In 1962, Mr. Fo was hired by the Italian state television network, RAI, to write, direct and host “Canzonissima,” a long-running variety show that had a different host every year.

Working with Ms. Rame, he wrote sketches that introduced a note of gritty realism and biting social commentary to a show previously considered light entertainment.

His version of “Canzonissima” was extremely popular, but not with everyone. Sketches that addressed worker safety and other serious issues were censored.

After a sketch about the Mafia killing of a journalist was aired — and condemned by an Italian senator, who told Parliament that “the honor of the Sicilian people is insulted by the claim that there exists a criminal organization called the Mafia” — Mr. Fo and Ms. Rame received death threats and were given police protection.

After a confrontation over censorship that led them to walk off the show, they were barred from the network for 15 years.

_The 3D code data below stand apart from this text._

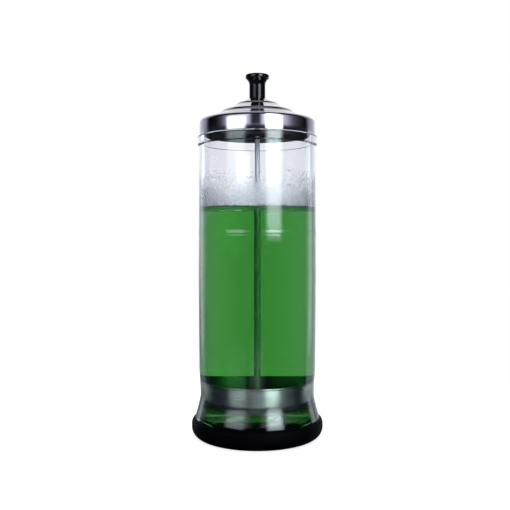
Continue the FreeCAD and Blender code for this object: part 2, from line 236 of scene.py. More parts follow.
# distance from the upright axis, from separated Object coordinates
def axisDistance(tree, split):
    squares = mathNode(tree, "ADD", mathNode(tree, "POWER", split.outputs["X"], 2.0),
                       mathNode(tree, "POWER", split.outputs["Y"], 2.0))
    return mathNode(tree, "SQRT", squares)


def noiseTexture(tree, coordinates, detail, scale=None, distortion=0.0):
    node = tree.nodes.new("ShaderNodeTexNoise")
    node.inputs["Detail"].default_value = detail
    node.inputs["Distortion"].default_value = distortion
    if scale is not None:
        node.inputs["Scale"].default_value = scale
    tree.links.new(coordinates, node.inputs["Vector"])
    return node


# fine lines that run round the upright axis, as a polishing wheel or a lathe leaves them
turning = {"drift": 0.004, "bandShare": 0.12, "lineHeight": 0.02, "dullSpread": (0.8, 1.2)}


def buildTurnedLines():
    group, ins, outs = newGroup(
        "turnedLines",
        [("Vector", "NodeSocketVector", None), ("Line Density", "NodeSocketFloat", 4000.0)],
        [("Lines", "NodeSocketFloat"), ("Bands", "NodeSocketFloat")])
    split = group.nodes.new("ShaderNodeSeparateXYZ")
    group.links.new(ins.outputs["Vector"], split.inputs[0])
    place = group.nodes.new("ShaderNodeCombineXYZ")
    across = mathNode(group, "ADD", axisDistance(group, split), split.outputs["Z"])
    group.links.new(across, place.inputs["X"])
    for source, target in (("X", "Y"), ("Y", "Z")):
        drift = mathNode(group, "MULTIPLY", split.outputs[source], turning["drift"])
        group.links.new(drift, place.inputs[target])
    lines = noiseTexture(group, place.outputs[0], 2.0)
    group.links.new(ins.outputs["Line Density"], lines.inputs["Scale"])
    bands = noiseTexture(group, place.outputs[0], 3.0)
    bandDensity = mathNode(group, "MULTIPLY", ins.outputs["Line Density"], turning["bandShare"])
    group.links.new(bandDensity, bands.inputs["Scale"])
    group.links.new(lines.outputs["Fac"], outs.inputs["Lines"])
    group.links.new(bands.outputs["Fac"], outs.inputs["Bands"])
    return group


# soft smears from handling, with a few finer streaks in them
handling = {
    "swirl": 0.6, "smearEdge": (0.45, 0.7),
    "streakShare": 7.0, "streakLow": 0.5, "streakEdge": (0.4, 0.65),
}


def buildHandlingMarks():
    group, ins, outs = newGroup(
        "handlingMarks",
        [("Vector", "NodeSocketVector", None), ("Smear Size", "NodeSocketFloat", 60.0)],
        [("Smears", "NodeSocketFloat")])
    cloud = noiseTexture(group, ins.outputs["Vector"], 4.0, distortion=handling["swirl"])
    group.links.new(ins.outputs["Smear Size"], cloud.inputs["Scale"])
    streaks = noiseTexture(group, ins.outputs["Vector"], 5.0)
    streakSize = mathNode(group, "MULTIPLY", ins.outputs["Smear Size"], handling["streakShare"])
    group.links.new(streakSize, streaks.inputs["Scale"])
    soft = rampBetween(group, cloud.outputs["Fac"], 0.0, 1.0, *handling["smearEdge"])
    fine = rampBetween(group, streaks.outputs["Fac"], handling["streakLow"], 1.0, *handling["streakEdge"])
    group.links.new(mathNode(group, "MULTIPLY", soft, fine), outs.inputs["Smears"])
    return group


turnedLines = buildTurnedLines()
handlingMarks = buildHandlingMarks()


def placeGroup(tree, group, coordinates, amount):
    node = tree.nodes.new("ShaderNodeGroup")
    node.node_tree = group
    tree.links.new(coordinates, node.inputs["Vector"])
    node.inputs[1].default_value = amount
    return node


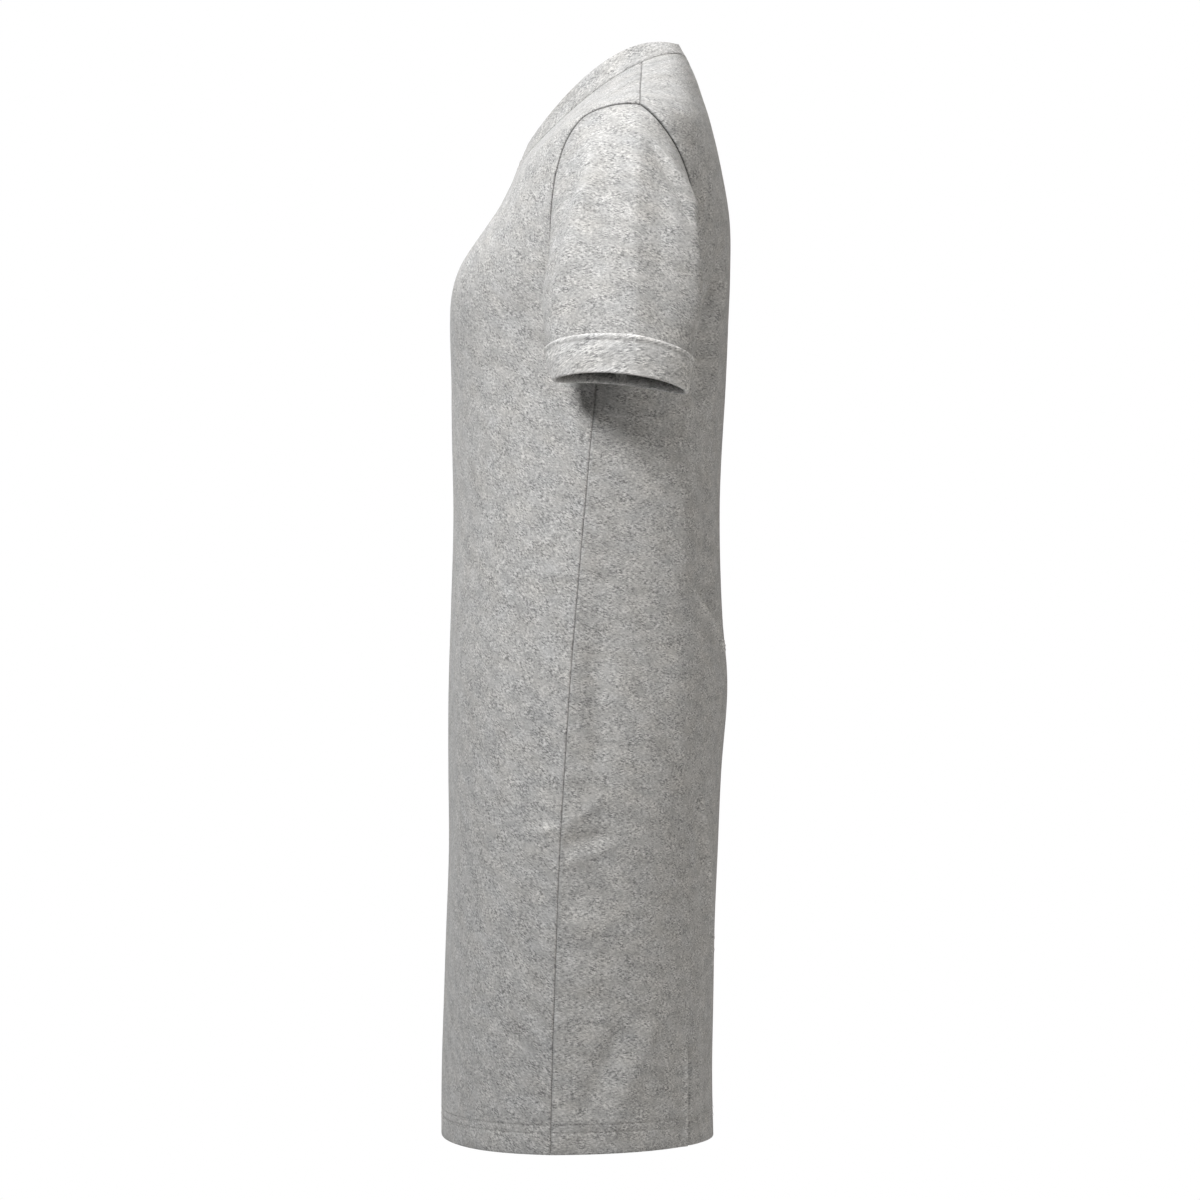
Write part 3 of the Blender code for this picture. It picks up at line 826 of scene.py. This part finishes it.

In the 1970s, Mr. Fo and Ms. Rame formed the theater group Collettivo Teatrale La Comune, and their work became even more politically radical.

The company presented the premiere of “Accidental Death of an Anarchist” in 1970 and followed it with Mr. Fo’s “Fedayin” (1971), a play about the Palestinian-Israeli conflict that included performers who were members of the Palestine Liberation Organization, and “We Won’t Pay! We Won’t Pay!” (1974), a bitter satire in which housewives angered by rising prices steal food from a supermarket and set off events that bring Milan to a standstill.

Despite his spreading worldwide fame over the next two decades, the Nobel Prize came as a surprise to Mr. Fo and many of his supporters, because his eclectic, unorthodox art and his reputation as an onstage jester seemed far removed from the more conventional oeuvre of other literature laureates.

“Yours is an act of courage that borders on provocation,” Mr. Fo told the Swedish Academy.

Throughout his long career, Mr. Fo encouraged directors in Italy and around the world to tailor performances of his plays to local issues. “A theater, a literature, an artistic expression that does not speak for its own time,” he said in his Nobel lecture, “has no relevance.”